**Provided data**
——————————

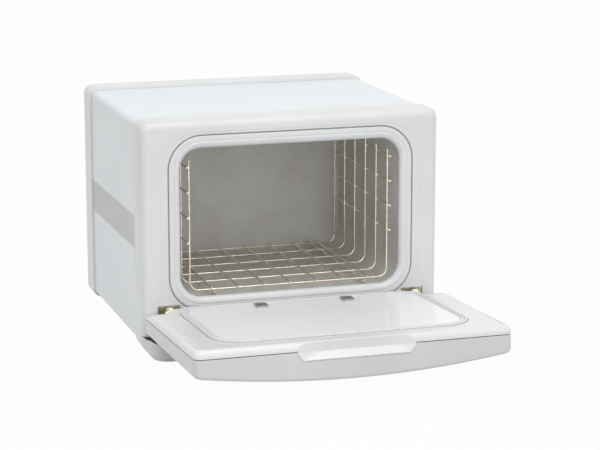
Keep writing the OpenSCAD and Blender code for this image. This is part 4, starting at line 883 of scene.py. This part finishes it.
# Switch rocker: a dished red cap, moulded with the pin it rocks on, snapped into the black housing
# in the right-hand side. It is drawn leaning to its off side.
switch_low, switch_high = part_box("switch_housing")
pivot = Vector((0.220, face_y + 0.100, (switch_low.z + switch_high.z) / 2))
lean, pin_half, pin_r = math.radians(8.0), 9.6, 1.4
cap_half, dish_half, cap_face, dish = 11.6, 11.0, 2.6, 1.0
dished_face = [(cap_face - dish * (1 - (z / dish_half) ** 2), z) for z in range(11, -12, -2)]
outline = [(-8.0, 0.0), (-3.0, cap_half), (2.0, cap_half)] + dished_face
outline += [(2.0, -cap_half), (-3.0, -cap_half)]
loops = []
for y, inset in ((-8.1, 0.6), (-7.95, 0.25), (-7.6, 0.0), (7.6, 0.0), (7.95, 0.25), (8.1, 0.6)):
    shrunk = [(x - (inset if x > 0 else -inset), z * (1 - inset / cap_half)) for x, z in outline]
    leant = [(x * math.cos(lean) + z * math.sin(lean), z * math.cos(lean) - x * math.sin(lean))
             for x, z in shrunk]
    loops.append([pivot + Vector((x, y, z)) / 1000.0 for x, z in leant])
form = skin(loops)
turned(form, pivot, [(-pin_half, pin_r), (pin_half, pin_r)])

# Red polycarbonate: clear deep colour under a hard gloss.
red = coated("red_polycarbonate", "#b3231a", "#9c1c14", "#c8453a", 8.0, 0.8, 0.004,
             (0.16, 0.26), {"IOR": 1.58, "Coat Weight": 0.3, "Coat Roughness": 0.1})
piece("switch_rocker_cap", form, red, "rocker", "rocker_red", "switch_rocker")


# Pilot lamp: a domed lens with a thin rim on a round stem, moulded in one piece and pushed into
# a hole above the switch.
# Amber polycarbonate: bright, glossy and partly clear.
amber = coated("amber_polycarbonate_lens", "#f09a2c", "#d97f16", "#f7b65c", 5.0, 0.9, 0.004, (0.1, 0.2),
               {"IOR": 1.58, "Transmission Weight": 0.25, "Coat Weight": 0.3, "Coat Roughness": 0.05})
stem_and_rim = [(-16.0, 5.0), (0.0, 5.0), (0.02, 6.4), (0.5, 6.6), (1.0, 6.3), (1.3, 5.2)]
dome = [(1.5, 4.8), (2.1, 4.4), (2.7, 3.6), (3.1, 2.4), (3.3, 1.0), (3.32, 0.2)]
lamp_seat = Vector((0.222, pivot.y, pivot.z + 0.034))
form = bmesh.new()
turned(form, lamp_seat, stem_and_rim + dome, across=True)
piece("pilot_lamp_lens", form, amber, "cabinet", "lamp_lens", "pilot_lamp")


# Rubber feet: four short black feet, each moulded in one piece and held by a screw through
# the casing floor.
# Moulded rubber: near black, matt and slightly uneven.
rubber = coated("moulded_rubber", "#2b2b2b", "#222222", "#3c3c3c", 9.0, 0.7, 0.02,
                (0.7, 0.85), {"IOR": 1.52, "Specular IOR Level": 0.35})
dress(rubber, "rubber_feet")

——————————

**What is asked**
Each line must be given again exactly as written above.

**Exercise solution**
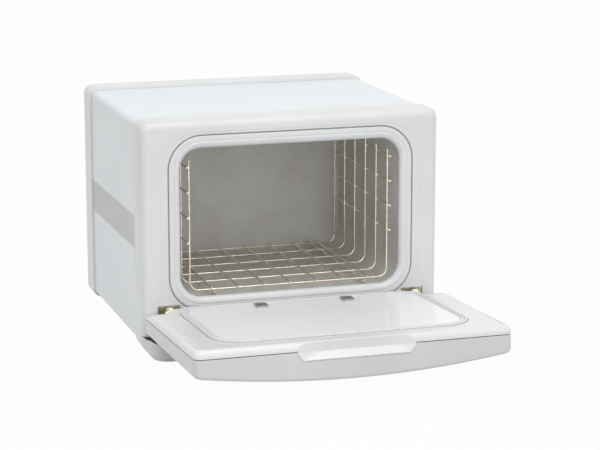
Keep writing the OpenSCAD and Blender code for this image. This is part 4, starting at line 883 of scene.py. This part finishes it.
# Switch rocker: a dished red cap, moulded with the pin it rocks on, snapped into the black housing
# in the right-hand side. It is drawn leaning to its off side.
switch_low, switch_high = part_box("switch_housing")
pivot = Vector((0.220, face_y + 0.100, (switch_low.z + switch_high.z) / 2))
lean, pin_half, pin_r = math.radians(8.0), 9.6, 1.4
cap_half, dish_half, cap_face, dish = 11.6, 11.0, 2.6, 1.0
dished_face = [(cap_face - dish * (1 - (z / dish_half) ** 2), z) for z in range(11, -12, -2)]
outline = [(-8.0, 0.0), (-3.0, cap_half), (2.0, cap_half)] + dished_face
outline += [(2.0, -cap_half), (-3.0, -cap_half)]
loops = []
for y, inset in ((-8.1, 0.6), (-7.95, 0.25), (-7.6, 0.0), (7.6, 0.0), (7.95, 0.25), (8.1, 0.6)):
    shrunk = [(x - (inset if x > 0 else -inset), z * (1 - inset / cap_half)) for x, z in outline]
    leant = [(x * math.cos(lean) + z * math.sin(lean), z * math.cos(lean) - x * math.sin(lean))
             for x, z in shrunk]
    loops.append([pivot + Vector((x, y, z)) / 1000.0 for x, z in leant])
form = skin(loops)
turned(form, pivot, [(-pin_half, pin_r), (pin_half, pin_r)])

# Red polycarbonate: clear deep colour under a hard gloss.
red = coated("red_polycarbonate", "#b3231a", "#9c1c14", "#c8453a", 8.0, 0.8, 0.004,
             (0.16, 0.26), {"IOR": 1.58, "Coat Weight": 0.3, "Coat Roughness": 0.1})
piece("switch_rocker_cap", form, red, "rocker", "rocker_red", "switch_rocker")


# Pilot lamp: a domed lens with a thin rim on a round stem, moulded in one piece and pushed into
# a hole above the switch.
# Amber polycarbonate: bright, glossy and partly clear.
amber = coated("amber_polycarbonate_lens", "#f09a2c", "#d97f16", "#f7b65c", 5.0, 0.9, 0.004, (0.1, 0.2),
               {"IOR": 1.58, "Transmission Weight": 0.25, "Coat Weight": 0.3, "Coat Roughness": 0.05})
stem_and_rim = [(-16.0, 5.0), (0.0, 5.0), (0.02, 6.4), (0.5, 6.6), (1.0, 6.3), (1.3, 5.2)]
dome = [(1.5, 4.8), (2.1, 4.4), (2.7, 3.6), (3.1, 2.4), (3.3, 1.0), (3.32, 0.2)]
lamp_seat = Vector((0.222, pivot.y, pivot.z + 0.034))
form = bmesh.new()
turned(form, lamp_seat, stem_and_rim + dome, across=True)
piece("pilot_lamp_lens", form, amber, "cabinet", "lamp_lens", "pilot_lamp")


# Rubber feet: four short black feet, each moulded in one piece and held by a screw through
# the casing floor.
# Moulded rubber: near black, matt and slightly uneven.
rubber = coated("moulded_rubber", "#2b2b2b", "#222222", "#3c3c3c", 9.0, 0.7, 0.02,
                (0.7, 0.85), {"IOR": 1.52, "Specular IOR Level": 0.35})
dress(rubber, "rubber_feet")